Moreover, it is not as though Norway would be immiserated by transferring its war windfall to Ukraine. This windfall represents about 6 percent of its sovereign wealth fund, the world’s largest, with assets valued at $1.7 trillion—or $308,000 for every Norwegian.

True, Norway channels all government revenue from oil and gas production to its sovereign wealth fund, and no more than 3 percent of the value of the fund can be drawn down and transferred to the government budget each year. This rule helps limit the effects on inflation and the exchange rate, and ensures that the fund exists in perpetuity.

But as a macroeconomic and national savings instrument, the drawdown rule was not designed with wartime demands in mind. It therefore should not be seen as an obstacle for a larger transfer to Ukraine. Since such a transfer would not enter the Norwegian economy, it would have no domestic inflationary or other macroeconomic implications. (With the 2025 budget largely set, it would need to be an extrabudgetary measure justified by the wartime circumstances.)

This is not the first time that Norway’s hoarding of its war windfall has been an issue. But it is the first time that we have been given an official estimate of the windfall’s value. The finance ministry has assigned a number to natural-gas export revenues in excess of what they would have been had gas prices remained around their five-year pre-invasion average.
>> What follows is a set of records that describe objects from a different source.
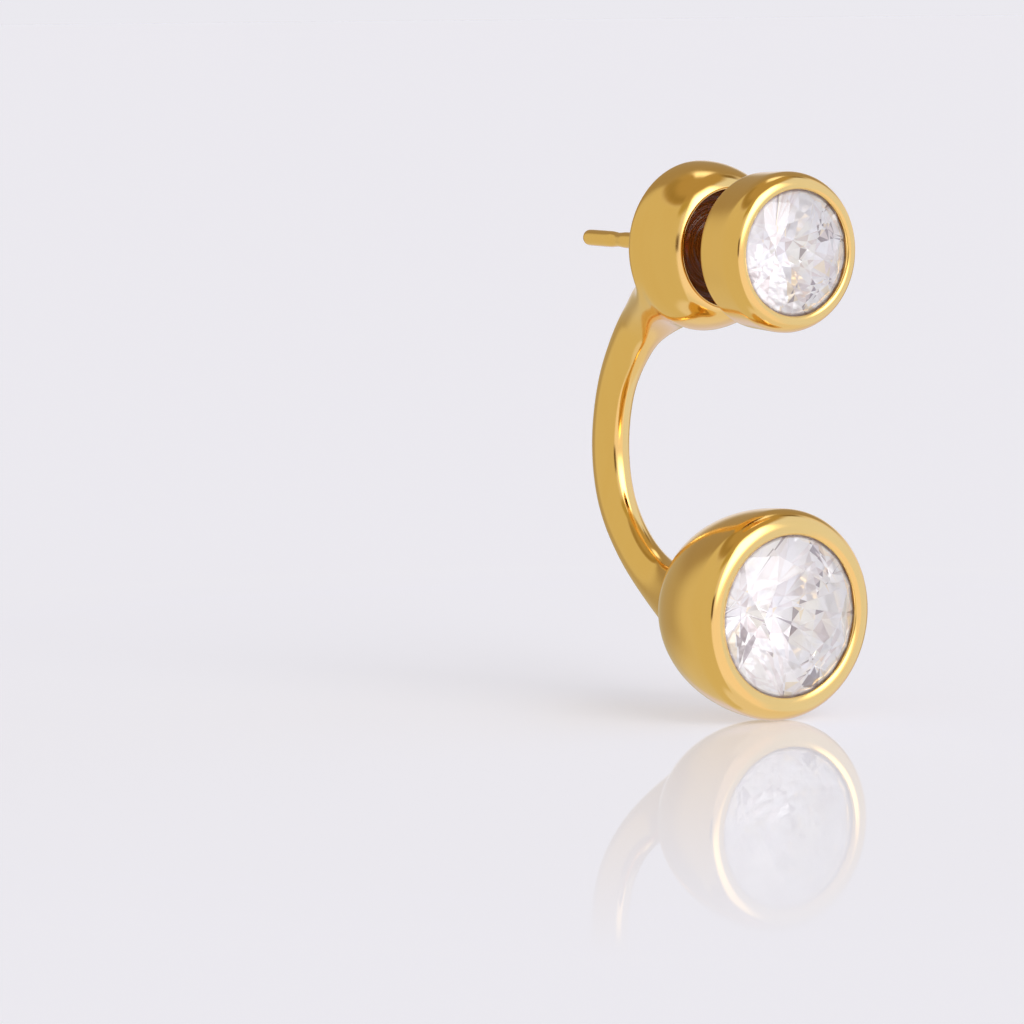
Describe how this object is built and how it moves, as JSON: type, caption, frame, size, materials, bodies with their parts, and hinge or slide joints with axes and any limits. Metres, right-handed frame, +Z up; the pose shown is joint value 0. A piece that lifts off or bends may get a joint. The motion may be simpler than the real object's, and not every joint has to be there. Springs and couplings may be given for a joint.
{
  "type": "ear jacket earring",
  "caption": "Gold bezel stud whose post carries a sliding, swivelling jacket: a round button behind the lobe, a curved arm and a larger stone cup under the lobe.",
  "frame": {"origin": "on the post's axis at the back face of the stud's cup, where the stud bears on the front of the ear lobe", "axes": "+Z up as worn, +Y back through the lobe along the post, stones face -Y, +X across the ear"},
  "size_m": [0.0102, 0.0177, 0.0265],
  "materials": {
    "polished_gold": "polished gold plate",
    "clear_stone": "faceted and polished",
    "clear_silicone": "translucent satin"
  },
  "bodies": {
    "stud": {"stud_setting": "polished_gold", "stud_stone": "clear_stone"},
    "insert": {"grip_insert": "clear_silicone"},
    "jacket": {"jacket_frame": "polished_gold", "jacket_stone": "clear_stone"}
  },
  "joints": [
    {"name": "jacket_slide", "type": "slide", "parent": "stud", "child": "insert", "axis": [0, 1, 0], "range_m": [-0.00215, 0.0075]},
    {"name": "jacket_swivel", "type": "hinge", "parent": "insert", "child": "jacket", "pos_m": [0, 0.00446, 0], "axis": [0, 1, 0], "continuous": true}
  ]
}
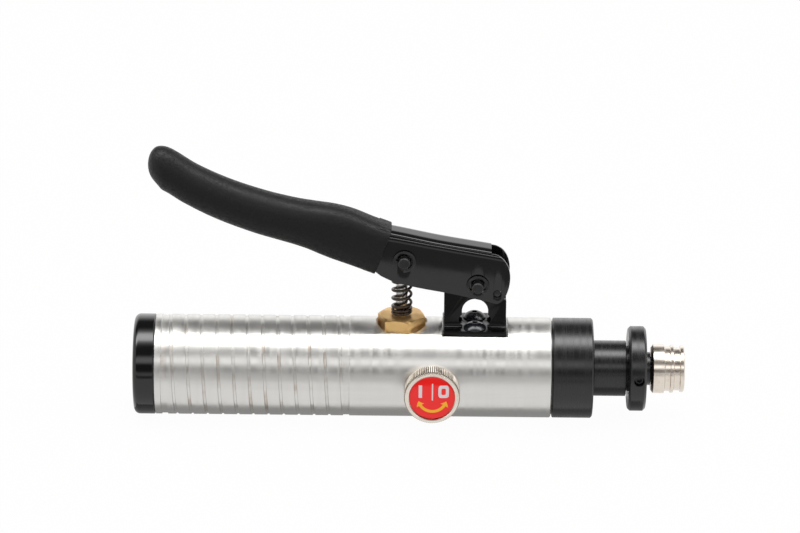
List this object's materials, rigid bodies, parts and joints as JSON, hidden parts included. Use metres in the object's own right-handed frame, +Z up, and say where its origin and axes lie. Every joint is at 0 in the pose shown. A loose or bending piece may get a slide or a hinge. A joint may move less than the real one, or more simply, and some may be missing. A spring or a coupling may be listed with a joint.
{
  "type": "hand-lever hydraulic ram tool",
  "caption": "Self-contained hand-lever hydraulic tool: round body with an oil reservoir, sprung pump lever, release knob and a spring-return ram with a grooved nose.",
  "frame": {"origin": "centre of the rear cap's flat end face, on the body's axis", "axes": "+X along the body's axis towards the ram's nose, +Z up towards the pump lever, -Y towards the release knob"},
  "size_m": [0.2747, 0.0647, 0.1424],
  "materials": {
    "turned_steel": "satin turned",
    "ground_steel": "ground",
    "spring_steel": "oiled spring wire",
    "nickel": "nickel plated",
    "brass": "turned brass",
    "black_oxide": "black oxide",
    "black_paint": "semi-gloss black",
    "black_plastic": "gloss black",
    "black_grip": "soft fine-grain black",
    "rubber": "matte",
    "red_label": "domed clear-coated red",
    "filter_mesh": "pressed mesh"
  },
  "bodies": {
    "housing": {"cylinder_body": "turned_steel", "rear_cap": "black_plastic", "rear_cap_seal": "rubber", "oil_bladder": "rubber", "bladder_plug": "black_plastic", "filler_screw": "ground_steel", "suction_filter": "filter_mesh", "inlet_valve_bush": "ground_steel", "outlet_spring": "spring_steel", "outlet_plug": "black_oxide", "gland_nut": "brass", "gland_seal": "rubber", "pump_return_spring": "spring_steel", "pivot_bracket": "black_paint", "bracket_screw_front": "black_oxide", "bracket_screw_back": "black_oxide", "spindle_seal": "rubber", "spindle_gland": "nickel", "front_head": "black_oxide", "rod_wiper": "rubber", "guide_collar": "black_oxide", "collar_set_screw": "black_oxide", "ram_return_spring": "spring_steel", "release_ball": "ground_steel"},
    "lever": {"lever_channel": "black_paint", "lever_grip": "black_grip", "pivot_pin": "black_oxide", "pivot_pin_clip_front": "black_oxide", "pivot_pin_clip_back": "black_oxide", "plunger_pin": "black_oxide", "plunger_pin_clip_front": "black_oxide", "plunger_pin_clip_back": "black_oxide", "stop_pin": "black_oxide"},
    "plunger": {"pump_plunger": "ground_steel"},
    "ram": {"ram_rod": "black_oxide", "ram_piston": "ground_steel", "piston_seal": "rubber", "piston_nut": "ground_steel", "nose_tip": "nickel"},
    "inlet_valve": {"inlet_ball": "ground_steel"},
    "outlet_valve": {"outlet_ball": "ground_steel"},
    "release_stem": {"release_spindle": "ground_steel", "release_knob": "nickel", "knob_screw": "ground_steel", "knob_label": "red_label"}
  },
  "joints": [
    {"name": "lever_swing", "type": "hinge", "parent": "housing", "child": "lever", "pos_m": [0.1708, 0, 0.0468], "axis": [0, -1, 0], "range_deg": [0, 15], "stiffness_Nm_per_rad": 2, "springref_deg": -28.65},
    {"name": "plunger_slide", "type": "slide", "parent": "housing", "child": "plunger", "axis": [0, 0, -1], "range_m": [0, 0.0099], "deforming": ["pump_return_spring"]},
    {"name": "ram_slide", "type": "slide", "parent": "housing", "child": "ram", "axis": [1, 0, 0], "range_m": [0, 0.011], "stiffness_N_per_m": 2000, "springref_m": -0.005, "deforming": ["ram_return_spring"]},
    {"name": "inlet_ball_lift", "type": "slide", "parent": "housing", "child": "inlet_valve", "axis": [1, 0, 0], "range_m": [0, 0.001]},
    {"name": "outlet_ball_lift", "type": "slide", "parent": "housing", "child": "outlet_valve", "axis": [0, 0, -1], "range_m": [0, 0.001], "stiffness_N_per_m": 10, "springref_m": -0.0005, "deforming": ["outlet_spring"]},
    {"name": "release_turn", "type": "hinge", "parent": "housing", "child": "release_stem", "pos_m": [0.1486, 0, 0], "axis": [0, -1, 0], "range_deg": [0, 150]}
  ],
  "couplings": [
    {"joint": "plunger_slide", "follows": "lever_swing", "m_per_rad": 0.037764}
  ]
}
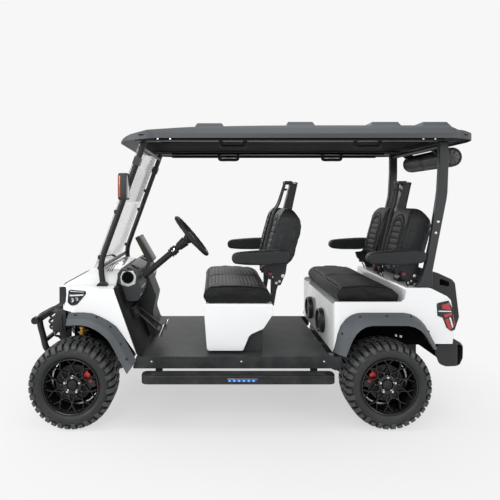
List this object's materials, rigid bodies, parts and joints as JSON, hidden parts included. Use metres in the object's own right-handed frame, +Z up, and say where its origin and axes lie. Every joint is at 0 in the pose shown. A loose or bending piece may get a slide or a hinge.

Although such counterfactuals will always be subject to uncertainty and debate, the official estimate is the closest we will get to a value for Norway’s war windfall. In fact, the actual number is probably much higher, as the estimate does not include excess revenues resulting from higher oil prices following the invasion.

With Europeans wringing their hands about the implications of Donald Trump’s return to power, Norway’s government and parliament should transfer the windfall to Ukraine in the form of military and financial support. Norway has a powerful national-security interest in doing the right thing.